The manager of technical services at Westpac Financial Services, Kim Cowie, says death does not normally trigger capital gains tax. But when a business is transferred under a buy/sell agreement, it is deemed to be a CGT event.

Whether the business is a true family business or some other sort of business, it's important that it's structured to meet your long-term objectives, Frankland says. "If succession planning is the main objective, then often a discretionary trust is a good vehicle. If you want to float the business in a couple of years, then a company might be best. It's simply a matter of working out what your objectives are and then prioritising those objectives."

If the aim is to pass the business through the family, it's important that the assets are protected in case, for example, there's a divorce in the family, or one of your children is sued. "Most successful families have at some point in time in someone's life identified and planned for asset protection," Frankland says.

Many people focus on the potential tax benefits of effective estate planning. "But the protection aspects are the drivers, and the tax benefits are the icing on the cake," he says.

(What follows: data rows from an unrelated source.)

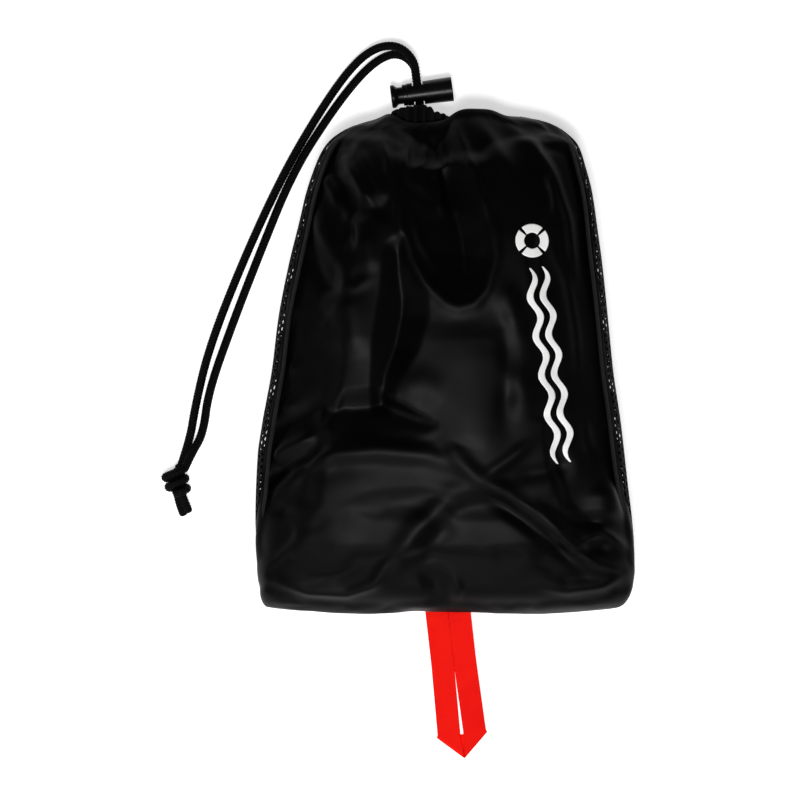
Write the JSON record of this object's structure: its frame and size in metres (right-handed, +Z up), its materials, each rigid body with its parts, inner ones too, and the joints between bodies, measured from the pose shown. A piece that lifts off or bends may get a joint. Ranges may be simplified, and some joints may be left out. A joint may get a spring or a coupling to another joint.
{
  "type": "throw rope bag",
  "caption": "Stuffed drawstring bag for a throw rope: woven front, net back, corded mouth with a sliding barrel lock, folded webbing pull loop at the base, rope packed inside.",
  "frame": {"origin": "middle of the flat underside that the bag lies on", "axes": "+X across the bag, +Y from the closed base towards the drawstring mouth, +Z up through the woven front"},
  "size_m": [0.2131, 0.3246, 0.0523],
  "materials": {
    "woven_fabric": "plain-woven coated nylon with a soft sheen",
    "net_fabric": "knitted open net",
    "binding_tape": "matte woven tape",
    "drawcord": "braided polyester cord",
    "red_webbing": "flat woven polyester tape",
    "thread": "bonded sewing thread",
    "lock_plastic": "moulded acetal, polished",
    "spring_steel": "drawn wire",
    "floating_rope": "braided polypropylene rope",
    "print_white": "flat screen print"
  },
  "bodies": {
    "bag": {"front_panel": "woven_fabric", "mesh_back_panel": "net_fabric", "side_seam_tape_left": "binding_tape", "side_seam_tape_right": "binding_tape", "base_seam_tape": "binding_tape", "drawcord_casing": "woven_fabric", "casing_bar_tacks": "thread", "drawcord_hem_run": "drawcord", "drawcord_outer_strand": "drawcord", "drawcord_inner_strand": "drawcord", "drawcord_knot": "drawcord", "webbing_anchor_tab": "red_webbing", "webbing_bar_tacks": "thread", "throw_rope_bundle": "floating_rope", "rope_hand_loop": "floating_rope", "rope_anchor_knot": "floating_rope"},
    "cord_lock": {"cord_lock_barrel": "lock_plastic", "cord_lock_spring": "spring_steel"},
    "lock_button": {"cord_lock_plunger": "lock_plastic"},
    "webbing_loop": {"pull_loop": "red_webbing"}
  },
  "joints": [
    {"name": "cord_lock_slide", "type": "slide", "parent": "bag", "child": "cord_lock", "axis": [-0.1305, 0.9914, 0], "range_m": [0, 0.007]},
    {"name": "lock_button_press", "type": "slide", "parent": "cord_lock", "child": "lock_button", "axis": [0.9914, 0.1305, 0], "range_m": [0, 0.0022], "stiffness_N_per_m": 1500, "springref_m": -0.002, "deforming": ["cord_lock_spring"]},
    {"name": "pull_loop_fold", "type": "hinge", "parent": "bag", "child": "webbing_loop", "pos_m": [0.0017, -0.1156, 0.005], "axis": [-0.9936, -0.1132, 0], "range_deg": [-90, 90]}
  ]
}
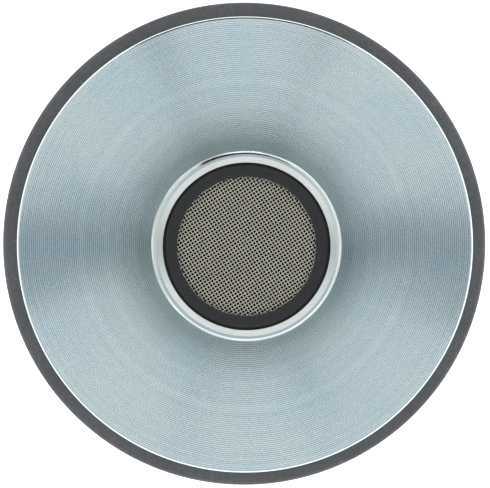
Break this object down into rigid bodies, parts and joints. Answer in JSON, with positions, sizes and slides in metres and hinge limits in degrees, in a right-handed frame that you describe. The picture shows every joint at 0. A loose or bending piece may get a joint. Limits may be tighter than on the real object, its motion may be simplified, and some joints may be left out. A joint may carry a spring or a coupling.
{
  "type": "screw-on compression driver",
  "caption": "Round ferrite compression driver for a horn: threaded throat with woven screen, steel plates on a ring magnet, black rear cover with push-button spring terminals.",
  "frame": {"origin": "centre of the rear cover's flat back face, on the throat's axis", "axes": "+Z along the throat's axis towards its threaded mouth, -Y towards the speaker terminals, +X to the right seen from the terminals' side"},
  "size_m": [0.09, 0.09, 0.0628],
  "materials": {
    "zinc_plated_steel": "face-turned, zinc plated, blue-clear passivated",
    "turned_steel": "fine turned, zinc plated",
    "ferrite": "sintered, ground, matte dark grey",
    "woven_stainless": "plain-woven wire screen",
    "black_plastic": "satin, fine moulded texture",
    "grey_plastic": "moulded, matte",
    "titanium": "thin formed titanium foil",
    "amber_film": "polyimide film",
    "copper": "bright copper wire and foil",
    "fibre": "pressed fibre sheet",
    "foam": "closed-cell foam",
    "felt": "pressed wool felt",
    "black_steel": "black oxide",
    "nickel": "nickel plated",
    "brass": "bright, stamped",
    "spring_steel": "drawn wire",
    "red_plastic": "moulded, glossy",
    "jet_plastic": "moulded, glossy"
  },
  "bodies": {
    "motor": {"magnet_ring": "ferrite", "throat_plate": "zinc_plated_steel", "top_plate": "zinc_plated_steel", "pole_piece": "turned_steel", "phase_plug": "grey_plastic", "throat_screen": "woven_stainless", "screen_ring": "black_plastic", "surround": "amber_film", "diaphragm_ring": "grey_plastic", "spacer_ring": "fibre", "ring_screw_1": "black_steel", "ring_screw_2": "black_steel", "ring_screw_3": "black_steel", "ring_screw_4": "black_steel", "rear_cover": "black_plastic", "cover_gasket": "foam", "damping_pad": "felt", "cover_screw_1": "black_steel", "cover_screw_2": "black_steel", "cover_screw_3": "black_steel", "cover_screw_4": "black_steel", "red_bushing": "nickel", "red_spring": "spring_steel", "red_solder_tag": "brass", "red_nut": "brass", "red_lead_wire": "red_plastic", "red_solder_tab": "brass", "red_lead_out": "copper", "black_bushing": "nickel", "black_spring": "spring_steel", "black_solder_tag": "brass", "black_nut": "brass", "black_lead_wire": "jet_plastic", "black_solder_tab": "brass", "black_lead_out": "copper"},
    "diaphragm": {"dome": "titanium", "coil_former": "amber_film", "voice_coil": "copper"},
    "red_terminal_button": {"red_plunger": "nickel", "red_button": "red_plastic", "red_clip": "black_steel"},
    "black_terminal_button": {"black_plunger": "nickel", "black_button": "jet_plastic", "black_clip": "black_steel"}
  },
  "joints": [
    {"name": "diaphragm_travel", "type": "slide", "parent": "motor", "child": "diaphragm", "axis": [0, 0, 1], "range_m": [-0.0004, 0.0004], "stiffness_N_per_m": 1500, "deforming": ["surround", "red_lead_out", "black_lead_out"]},
    {"name": "red_button_press", "type": "slide", "parent": "motor", "child": "red_terminal_button", "axis": [0, 1, 0], "range_m": [0, 0.0025], "stiffness_N_per_m": 900, "springref_m": -0.002, "deforming": ["red_spring"]},
    {"name": "black_button_press", "type": "slide", "parent": "motor", "child": "black_terminal_button", "axis": [0, 1, 0], "range_m": [0, 0.0025], "stiffness_N_per_m": 900, "springref_m": -0.002, "deforming": ["black_spring"]}
  ]
}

"If you can get good tax benefits from properly structuring superannuation death benefits, or from other estate tax-planning strategies, that's great.

"But it's the protection issue that is often the driver."

If that's taken care of, there is more chance of passing wealth down several generations, Frankland says, despite the old saying: "The first generation creates it, the second generation preserves it and the third generation blows it."

Although tax should not be the focus, it's certainly worth knowing about the generous CGT concessions available to small business owners when they sell the assets of a business, or the business itself, says the head of technical services at ipac, Colin Lewis. "If this sale happens on the death of one of the owners, then these concessions could make a significant difference to the tax payable," he says.

A director of specialist law partnership Greenwoods & Freehills, Gordon Cooper, says it may be worth considering these tax concessions before someone dies. For example, if mum and dad own a growing business with net assets of $3 million or $4 million, which they intend to transfer to the next generation, they might think about passing it on before net assets breach the $5 million ceiling, Cooper says.

In some cases, this means no CGT will be payable on the transfer. "They can hand it over to a trust, so they don't lose control during their lifetime," he says.

"Ultimately, on their death, it has to go to the children or the grandkids who are the named beneficiaries."